Retired Port Orford Grade School teacher Margaret Meyers had known the Gables (Mayor Gable had upgraded the lighting system in Port Orford’s old two-story Grade School building where a young Margaret Meyers was teaching). Margaret wrote up a biography of Gilbert Gable to present at the Dedication Ceremony. The following are few paragraphs from it:
“In 1935, he moved his family to Port Orford and brought a quarter of million dollars to develop his plans. Within a year he had raised a sawmill, blown half a million tons of rock from Graveyard Point to form a five-hundred foot long breakwater dock, construction an Administration Building to headquarter his companies, and built thirty homes to form a new section of Port Orford called the Hamlet. [Many of the homes he built in the Hamlet are still in use today.]
On Labor Day, 1935, the dock was formally opened with Governor Martin, Secretary of State Snell, and two thousand Oregon residents attending the dedication. That night a message from the President was written in fireworks: “Prosperity depends largely on private industry. Congratulations to Port Orford. Franklin D. Roosevelt”
Mayor Gable used the rockblasted off part of Graveyard Point to build a dock for exports. Unfortunately, the jetty he built to protect the dock quickly failed because the rock used proved unsuitable. The dock lasted for a number of years, benefitting our commercial fishermen.
A month later the city of Port Orford became the only incorporated city in Curry County. On November 14, 1936, the city was given a charter and Gable was elected its first mayor, a position he retained until his death. The myrtlewood council table and chairs were built by Gable himself. Within three years the city fathers repaid the cost of incorporation, repaid half of a thousand dollar loan, and installed a thirty thousand dollar water system under WPA. All of this was brought in under what the city budget called for. Also, within these three years, private and public development at Port Orford would total $750,000.
Trans-Pacific Lumber was finishing lumber at the rate of twenty-five million board feet within a year of its formation, enough to fill twenty-five or thirty ships steaming out of Port Orford harbor. With the town incorporated, dock constructed, sawmill operating, new homes built, and ships plying their trade, Gable turned his attention to building a railroad. He received government permission to construct a ninety-mile line from Grants Pass to Port Orford, a railroad which would tie the region into a transcontinental system and make Port Orford’s deep harbor a full-fledged seaport.” (Margaret Meyers – Retired Teacher/Biographer)MARGARET MEYERS, RETIRED TEACHER/BIOGRAPHER
I was too young to remember him but I learned all about his many accomplishments as I was growing up. Among other things he had built a huge sawmill in what is now Buffington Park. The company was Trans-Pacific Lumber and exported lumber and Port Orford Cedar logs to Japan. My father had worked there as a millwright.

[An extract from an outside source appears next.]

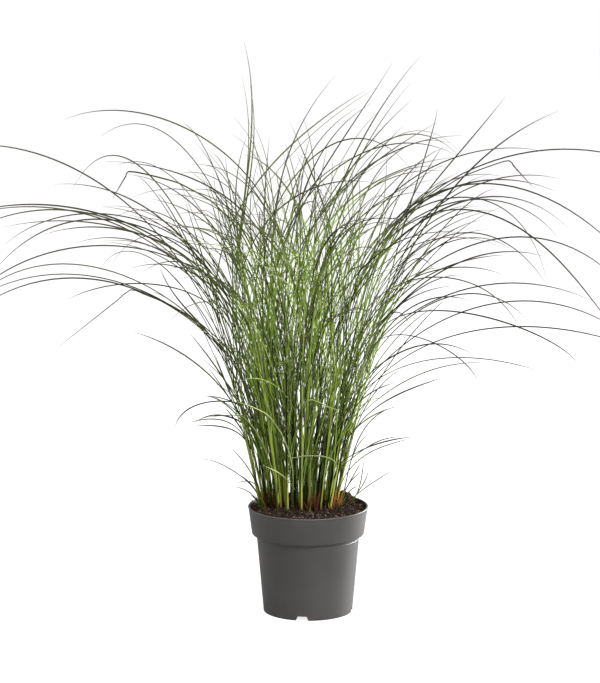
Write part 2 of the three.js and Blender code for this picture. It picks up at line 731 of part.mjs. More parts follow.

Mayor Gable’s Oregon Engineering Corporation purchased the bankrupt Inman Mine Company on Sixes River at a 1933 sheriff’s sale. “They had twelve cabins, a small sawmill and a blacksmith shop. Altogether they had 30 un-patented mining claims and 80 acres of patented land.” (J.E.Morrison – June 10, 1939), Mayor Gable hired local men to re-open it. Among the ‘oldtimers’ in attendance at the Dedication were some of those men: Aerial MacDonald, Bill Nutt, Calvin ‘Dolly’ Smith and Ed Conley.
Everything suddenly came to an end, December 2nd, 1941 when Mayor Gable died of a heart attack. Five days later, America was attacked at our big Pacific Naval Station – Pearl Harbor, Hawaii.
The City of Port Orford has continued on. Even in 2021, our Community remembers and honors Gilbert E. Gable for all he did for Port Orford. Practically single-handedly, he brought prosperity to the town’s residents during the darkest years of America’s worst economic Depression.